• **DIRECTIONS**
Please give the count of lines holding the string "node" and nothing besides.
[BEGIN INFORMATION SHOWN]
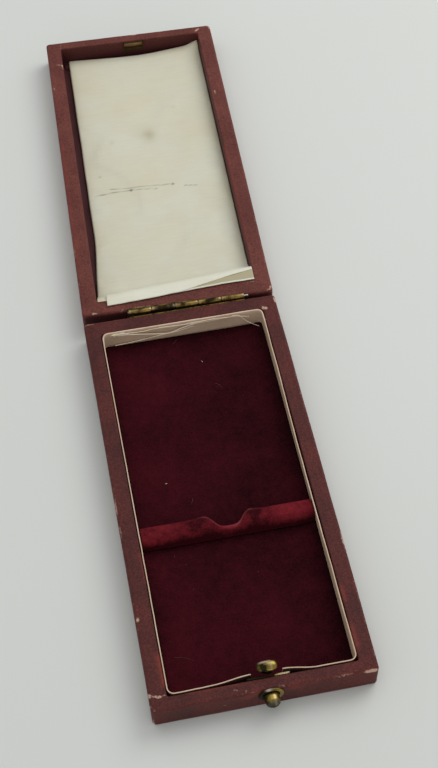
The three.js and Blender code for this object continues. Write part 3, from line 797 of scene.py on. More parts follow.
def line_tray():
    """The cream card strip round the tray, its cut edge standing just above the rim."""
    foot, top = liner_low.z, liner_high.z
    rows = []
    for x, y, inwards in wall_line(0):
        stand = top - 0.08 + 0.1 * waver((x, y, 0), 7, 3.0) + 0.05 * waver((x, y, 0), 1.6, 4.0)
        stand += LINER_PROUD * smooth_step(y, liner_high.y - 2.0, liner_high.y - 0.4)
        lean = 0.3 * smooth_step(x, 20, 23) * math.sin(math.pi * (y - liner_low.y) / 110) ** 2
        lean += 0.12 * waver((x, y, 0), 12, 9.0) + 0.06 * waver((x, y, 0), 4, 2.0)
        thick = lerp(CARD["side"], CARD["rear"], smooth_step(y, liner_high.y - 6, liner_high.y - 1))
        line = [(0.0, lerp(foot, stand - 0.1, u)) for u in (0.0, 0.35, 0.7, 1.0)]
        line += [(0.1, stand), (thick - 0.1, stand)]
        line += [(thick, lerp(foot, stand - 0.1, u)) for u in (1.0, 0.8, 0.6, 0.4, 0.2, 0.0)]
        row = []
        for depth, z in line:
            share = (z - foot) / (top - foot)
            push = depth + max(0.0, lean) * share * share
            row.append(Vector((x + inwards.x * push, y + inwards.y * push, z)))
        rows.append(row)
    size = len(rows), len(rows[0])
    faces = grid_faces(*size, tube=True)
    # The outer face, toward the rim, is coloured dark as painted shade; the top is the cut edge.
    back, edge = 2, 1
    round_strip = [back] * 3 + [edge] * 3 + [0] * (size[1] - 6)
    material_of = round_strip * (len(rows) - 1) + [edge] * 2
    liner = mesh_object("card_liner", flat(rows), faces + end_faces(*size),
                        [card_face, card_edge, card_back], material_of=material_of)
    face_outwards(liner)
    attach(liner, "tray")
    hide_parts("liner_card")
    press_flat(liner)


NOTCH_X = 0.3
NOTCH_DEPTH = 3.8


def velvet_bed(name, node, low, high):
    """A velvet bed glued to card: flat in the middle, its edges rolled up against the liner."""
    x0, x1 = low.x - 0.05, high.x + 0.05
    y0, y1 = low.y - 0.05, high.y + 0.05
    columns = [lerp(x0, x1, i / 89) for i in range(90)]
    count = round((y1 - y0) / 0.5)
    front_wall = liner_low.y + CARD["rear"] + 0.1
    rows, nap_and_painted_light = [], []
    for j in range(count + 1):
        y = lerp(y0, y1, j / count)
        row = []
        for x in columns:
            near_catch = hump(x, 1.0, 8) if y < front_wall + 3 else 0.0
            edge = min(x - x0, x1 - x, y - y0 + 0.2, y1 - y + 0.2)
            roll = 0.5 * math.exp(-min(x - x0, x1 - x) / 0.7) - 0.15 * math.exp(-(y1 - y) / 1.5)
            rise = 0.55 * smooth_step(x, 18, 22.3) * (0.6 + 0.4 * waver((x, y, 0), 17, 2.0))
            bed = high.z + roll + rise + 0.06 * waver((x, y, 0), 8, 1.0) - 0.1
            under = max(0.0, ridge_bite(x - NOTCH_X) - 0.2) if node == "velvet_rear_bed" else 0.0
            ahead = y - under * (1 - smooth_step(y, y0, y0 + 7))
            if y < front_wall + 1:
                ahead = max(y, front_wall + 0.95 * near_catch)
            row.append(Vector((x, ahead, bed)))
            # Brighter to the left and towards the front, with random lean, and darkened near the edges by
            # painted shade.
            lean = 0.02 - 0.007 * x + 0.12 * waver((x, y, 0), 15, 11.0)
            lean += 0.1 * smooth_step(-y, 20, 58) - 0.3 * math.exp(-edge / 1.6)
            nap_and_painted_light.append(lean)
        rows.append(row)
    bed = skin(name, rows, [bed_velvet], (0, 0, 1), 0.6, {"nap_and_painted_light": nap_and_painted_light})
    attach(bed, "tray")
    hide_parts(node)


def ridge_bite(dx):
    """How far the rear side is cut forward at a distance from the middle of the notch."""
    return NOTCH_DEPTH * math.exp(-((abs(dx) / 4.0) ** 4))


def ridge_lines(inset, foot):
    """The ridge's cross sections from left to right, drawn in by `inset`."""
    front, rear, top = ridge_low.y + inset, ridge_high.y - inset, ridge_high.z - inset
    count = 150
    for i in range(count + 1):
        x = lerp(ridge_low.x, ridge_high.x, i / count)
        dx = x - NOTCH_X
        back = rear - ridge_bite(dx) + 0.35 * hump(abs(dx), 6.2, 1.8)
        crest = top + 0.12 * waver((x, 0, 0), 8, 3.0) + 0.1 * hump(abs(dx), 6.4, 2.0)
        crest = min(crest - 0.3 * hump(dx, 0, 3.4), ridge_high.z + 0.15 - inset)
        width = back - front
        round_front = min(2.3, width * 0.62)
        round_back = min(1.7, width * 0.36)
        section = [(front, foot)]
        section += [(front, lerp(foot, crest - round_front, u)) for u in (0.35, 0.7, 1.0)]
        for k in range(1, 8):
            angle = k / 7 * math.pi / 2
            across, down = round_front * (1 - math.cos(angle)), round_front * (1 - math.sin(angle))
            section.append((front + across, crest - down))
        for k in range(8):
            angle = k / 7 * math.pi / 2
            across, down = round_back * (1 - math.sin(angle)), round_back * (1 - math.cos(angle))
            section.append((back - across, crest - down))
        section += [(back, lerp(crest - round_back, foot, u)) for u in (0.3, 0.65, 1.0)]
        yield x, back, crest, section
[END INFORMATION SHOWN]
• **IN RESPONSE**
3